Le Québec, avec son expertise en IA et sa main-d’œuvre éduquée, est parfaitement positionné pour surfer sur cette vague. Nos universités forment déjà les ingénieurs qui concevront la prochaine génération de ces systèmes.
Cette automatisation va aussi démocratiser l’entrepreneuriat. Lancer une entreprise de commerce électronique deviendra aussi simple que créer un site web aujourd’hui. L’innovation va exploser quand les barrières techniques s’effondreront.
Cette célébration de l’automatisation masque une réalité économique troublante qui pourrait déstabiliser notre société québécoise et canadienne.
Amazon perfectionne un modèle économique qui maximise les profits en minimisant les coûts humains. Si cette approche se généralise, nous risquons une polarisation massive du marché du travail : d’un côté, une élite technique hautement qualifiée, de l’autre, une masse de travailleurs précaires dans les services non-automatisables.
Le Québec, avec son filet social développé, pourrait se retrouver dans une situation paradoxale : financer par l’impôt les conséquences sociales de l’automatisation tout en voyant les bénéfices économiques captés par des multinationales qui optimisent leur fiscalité.
L’argument du “ça va créer de nouveaux emplois” ignore la réalité démographique.

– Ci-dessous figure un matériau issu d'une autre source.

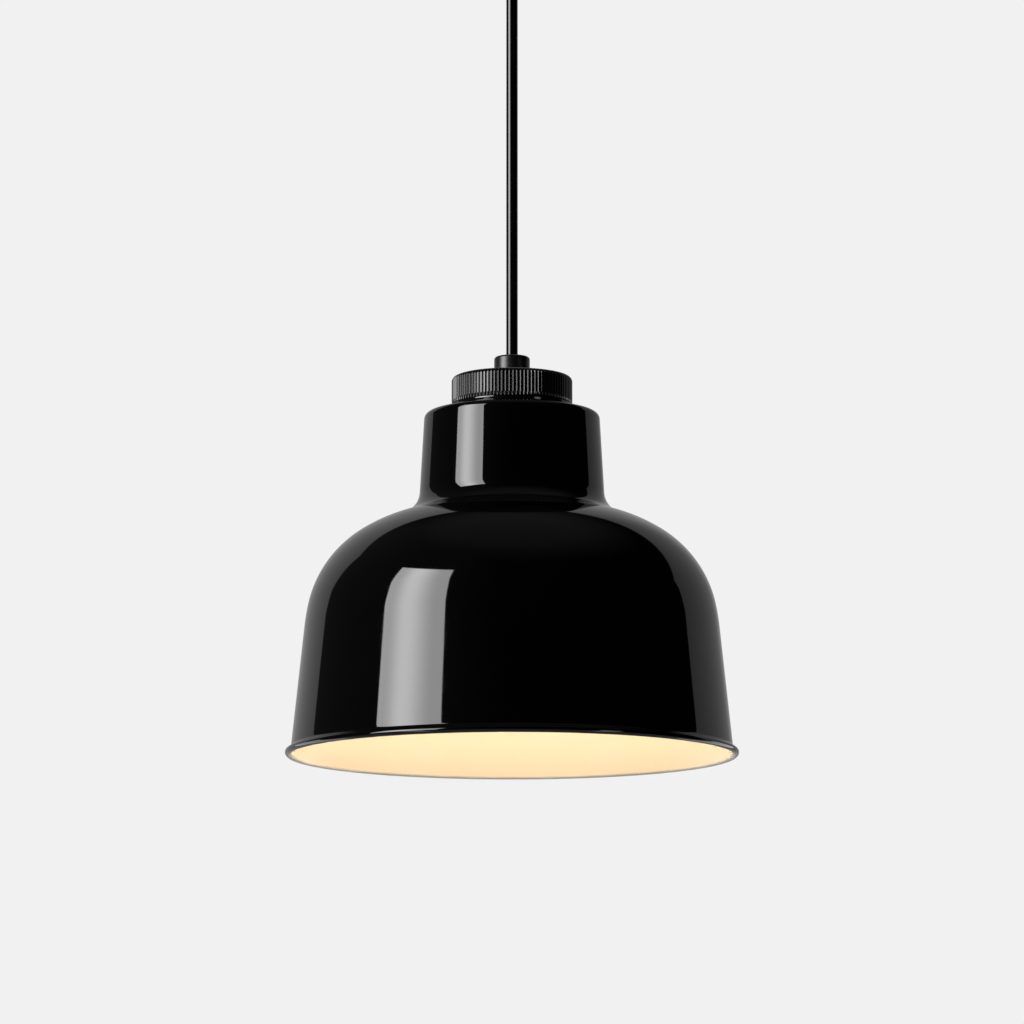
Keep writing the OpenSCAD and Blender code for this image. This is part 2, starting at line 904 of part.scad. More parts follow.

Un travailleur de 45 ans dans un entrepôt ne se reconvertira pas facilement en “designer d’expérience homme-machine”. La transition sera brutale pour des milliers de familles québécoises.
Plus inquiétant encore : cette concentration technologique renforce le pouvoir monopolistique d’Amazon. Quand l’efficacité opérationnelle devient leur avantage concurrentiel insurmontable, comment les commerces locaux peuvent-ils survivre ?
Nous risquons aussi une dépendance technologique dangereuse. Que se passe-t-il quand ces systèmes tombent en panne ? Avons-nous encore les compétences humaines pour maintenir les chaînes d’approvisionnement essentielles ?
La vitesse d’adoption dépasse largement notre capacité collective d’adaptation. Nos institutions, nos lois du travail, nos systèmes de formation sont conçus pour un monde qui disparaît plus vite que nous ne pouvons nous ajuster.